PROBLEM TO WORK ON: Every entry must be duplicated precisely as written.

[Start WORKING DATA]

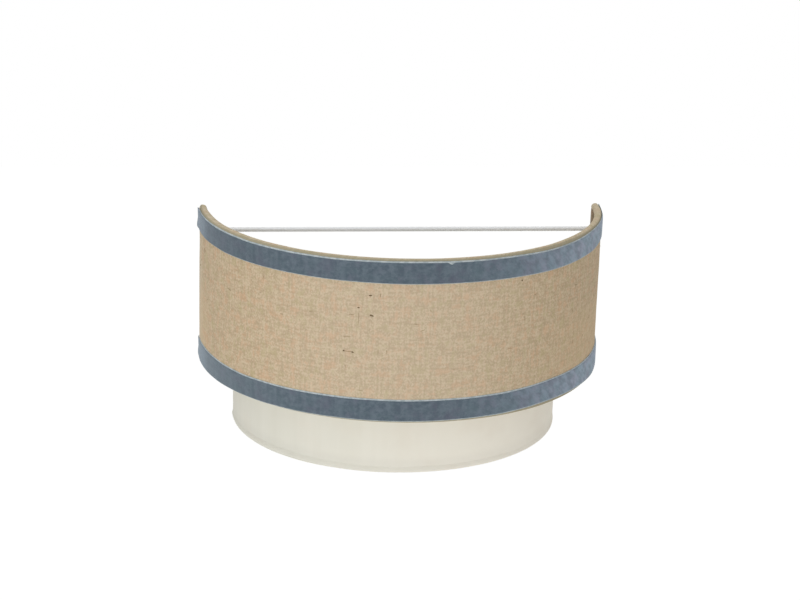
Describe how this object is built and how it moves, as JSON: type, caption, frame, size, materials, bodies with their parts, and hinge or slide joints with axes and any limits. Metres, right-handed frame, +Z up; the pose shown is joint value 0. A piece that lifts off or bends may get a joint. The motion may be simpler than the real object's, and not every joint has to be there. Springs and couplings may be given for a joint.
{
  "type": "fabric shade wall light",
  "caption": "Half-round fabric wall light: a jute drum edged with velvet ribbon over a smaller off-white drum, hung on a slotted wall bracket with an upright lampholder and bulb.",
  "frame": {"origin": "on the wall, midway between the two fixing slots of the wall plate", "axes": "+Z up, +Y into the wall, +X to the right as seen by someone who faces the light"},
  "size_m": [0.35, 0.1755, 0.1935],
  "materials": {
    "jute": "natural plain weave",
    "velvet": "short blue-grey pile with pale selvedges",
    "cream_cloth": "smooth off-white cotton",
    "liner_film": "satin film",
    "white_wire": "white lacquer",
    "white_sheet": "white powder coat",
    "zinc_steel": "zinc plated",
    "brass": "plain",
    "grommet_rubber": "soft black",
    "white_plastic": "moulded",
    "holder_plastic": "moulded, glossy",
    "holder_ceramic": "unglazed white",
    "lead_sleeve": "white sleeve",
    "earth_sleeve": "green and yellow",
    "opal_globe": "opal",
    "bulb_white": "moulded",
    "cap_metal": "nickel plated, rolled thread",
    "black_glass": "black insulator",
    "board_white": "printed board"
  },
  "bodies": {
    "wall_bracket": {"wall_plate": "white_sheet", "shade_hooks": "white_sheet", "lamp_arm": "white_sheet", "arm_rivets": "zinc_steel", "cable_grommet": "grommet_rubber", "terminal_block": "white_plastic", "terminal_inserts": "brass", "terminal_screws": "zinc_steel", "terminal_cover": "white_plastic", "cover_pillar": "zinc_steel", "cover_screw": "zinc_steel", "earth_screw": "zinc_steel", "earth_tag": "zinc_steel", "earth_lead": "earth_sleeve", "lamp_lead": "lead_sleeve", "holder_nipple": "zinc_steel", "nipple_nut": "zinc_steel", "holder_cap": "holder_plastic", "holder_shell": "holder_plastic", "holder_insert": "holder_ceramic", "screw_sleeve": "brass", "centre_contact": "brass"},
    "shade": {"outer_top_ring": "white_wire", "outer_bottom_ring": "white_wire", "outer_end_struts": "white_wire", "upper_back_bar": "white_wire", "hanging_bar": "white_wire", "inner_end_struts": "white_wire", "tier_links": "white_wire", "inner_top_ring": "white_wire", "inner_bottom_ring": "white_wire", "top_rim_binding": "jute", "bottom_rim_binding": "jute", "inner_top_binding": "cream_cloth", "inner_bottom_binding": "cream_cloth", "jute_cover": "jute", "outer_liner": "liner_film", "top_velvet_ribbon": "velvet", "bottom_velvet_ribbon": "velvet", "inner_cover": "cream_cloth", "inner_liner": "liner_film"},
    "bulb": {"bulb_globe": "opal_globe", "bulb_collar": "bulb_white", "led_board": "board_white", "bulb_cap": "cap_metal", "bulb_insulator": "black_glass", "bulb_contact": "brass"}
  },
  "joints": [
    {"name": "shade_lift", "type": "slide", "parent": "wall_bracket", "child": "shade", "axis": [0, 0, 1], "range_m": [0, 0.012]},
    {"name": "bulb_unscrew", "type": "slide", "parent": "wall_bracket", "child": "bulb", "axis": [0, 0, 1], "range_m": [0, 0.03]}
  ]
}
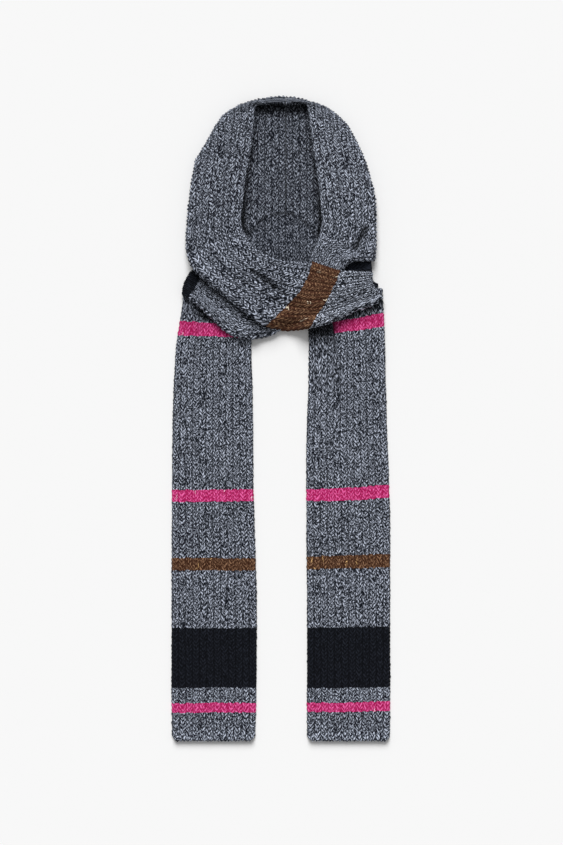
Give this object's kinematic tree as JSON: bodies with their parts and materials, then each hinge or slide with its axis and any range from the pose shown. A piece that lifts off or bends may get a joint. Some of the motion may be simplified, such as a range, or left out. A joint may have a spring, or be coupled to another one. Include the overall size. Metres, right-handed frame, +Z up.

[End WORKING DATA]

RESPONSE:
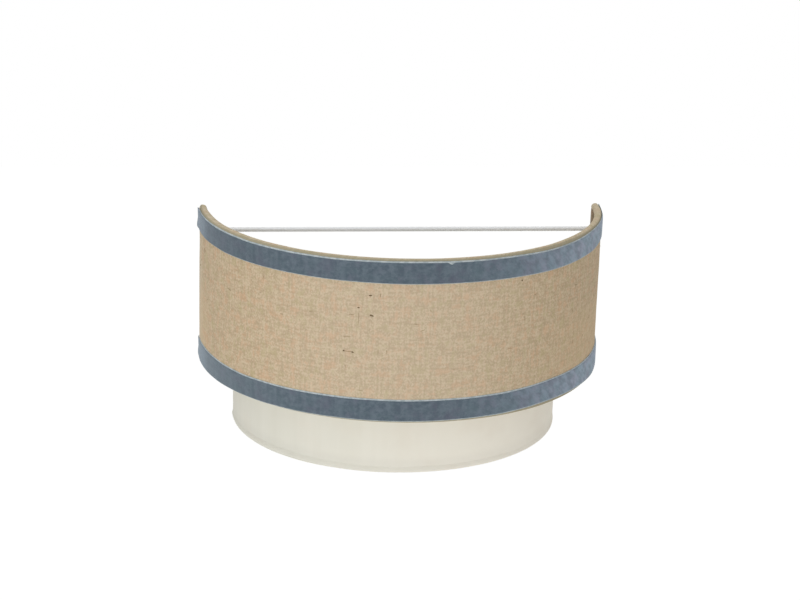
Describe how this object is built and how it moves, as JSON: type, caption, frame, size, materials, bodies with their parts, and hinge or slide joints with axes and any limits. Metres, right-handed frame, +Z up; the pose shown is joint value 0. A piece that lifts off or bends may get a joint. The motion may be simpler than the real object's, and not every joint has to be there. Springs and couplings may be given for a joint.
{
  "type": "fabric shade wall light",
  "caption": "Half-round fabric wall light: a jute drum edged with velvet ribbon over a smaller off-white drum, hung on a slotted wall bracket with an upright lampholder and bulb.",
  "frame": {"origin": "on the wall, midway between the two fixing slots of the wall plate", "axes": "+Z up, +Y into the wall, +X to the right as seen by someone who faces the light"},
  "size_m": [0.35, 0.1755, 0.1935],
  "materials": {
    "jute": "natural plain weave",
    "velvet": "short blue-grey pile with pale selvedges",
    "cream_cloth": "smooth off-white cotton",
    "liner_film": "satin film",
    "white_wire": "white lacquer",
    "white_sheet": "white powder coat",
    "zinc_steel": "zinc plated",
    "brass": "plain",
    "grommet_rubber": "soft black",
    "white_plastic": "moulded",
    "holder_plastic": "moulded, glossy",
    "holder_ceramic": "unglazed white",
    "lead_sleeve": "white sleeve",
    "earth_sleeve": "green and yellow",
    "opal_globe": "opal",
    "bulb_white": "moulded",
    "cap_metal": "nickel plated, rolled thread",
    "black_glass": "black insulator",
    "board_white": "printed board"
  },
  "bodies": {
    "wall_bracket": {"wall_plate": "white_sheet", "shade_hooks": "white_sheet", "lamp_arm": "white_sheet", "arm_rivets": "zinc_steel", "cable_grommet": "grommet_rubber", "terminal_block": "white_plastic", "terminal_inserts": "brass", "terminal_screws": "zinc_steel", "terminal_cover": "white_plastic", "cover_pillar": "zinc_steel", "cover_screw": "zinc_steel", "earth_screw": "zinc_steel", "earth_tag": "zinc_steel", "earth_lead": "earth_sleeve", "lamp_lead": "lead_sleeve", "holder_nipple": "zinc_steel", "nipple_nut": "zinc_steel", "holder_cap": "holder_plastic", "holder_shell": "holder_plastic", "holder_insert": "holder_ceramic", "screw_sleeve": "brass", "centre_contact": "brass"},
    "shade": {"outer_top_ring": "white_wire", "outer_bottom_ring": "white_wire", "outer_end_struts": "white_wire", "upper_back_bar": "white_wire", "hanging_bar": "white_wire", "inner_end_struts": "white_wire", "tier_links": "white_wire", "inner_top_ring": "white_wire", "inner_bottom_ring": "white_wire", "top_rim_binding": "jute", "bottom_rim_binding": "jute", "inner_top_binding": "cream_cloth", "inner_bottom_binding": "cream_cloth", "jute_cover": "jute", "outer_liner": "liner_film", "top_velvet_ribbon": "velvet", "bottom_velvet_ribbon": "velvet", "inner_cover": "cream_cloth", "inner_liner": "liner_film"},
    "bulb": {"bulb_globe": "opal_globe", "bulb_collar": "bulb_white", "led_board": "board_white", "bulb_cap": "cap_metal", "bulb_insulator": "black_glass", "bulb_contact": "brass"}
  },
  "joints": [
    {"name": "shade_lift", "type": "slide", "parent": "wall_bracket", "child": "shade", "axis": [0, 0, 1], "range_m": [0, 0.012]},
    {"name": "bulb_unscrew", "type": "slide", "parent": "wall_bracket", "child": "bulb", "axis": [0, 0, 1], "range_m": [0, 0.03]}
  ]
}
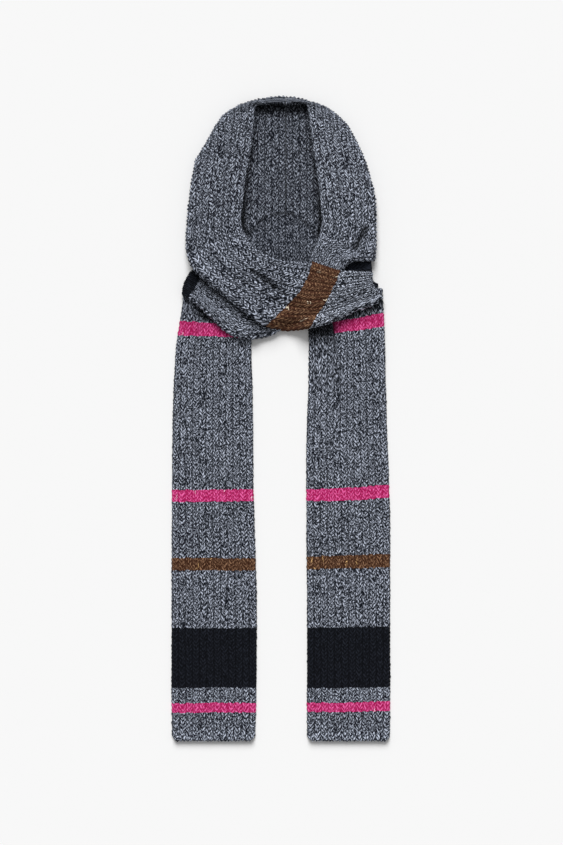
Give this object's kinematic tree as JSON: bodies with their parts and materials, then each hinge or slide with its axis and any range from the pose shown. A piece that lifts off or bends may get a joint. Some of the motion may be simplified, such as a range, or left out. A joint may have a spring, or be coupled to another one. Include the overall size. Metres, right-handed frame, +Z up.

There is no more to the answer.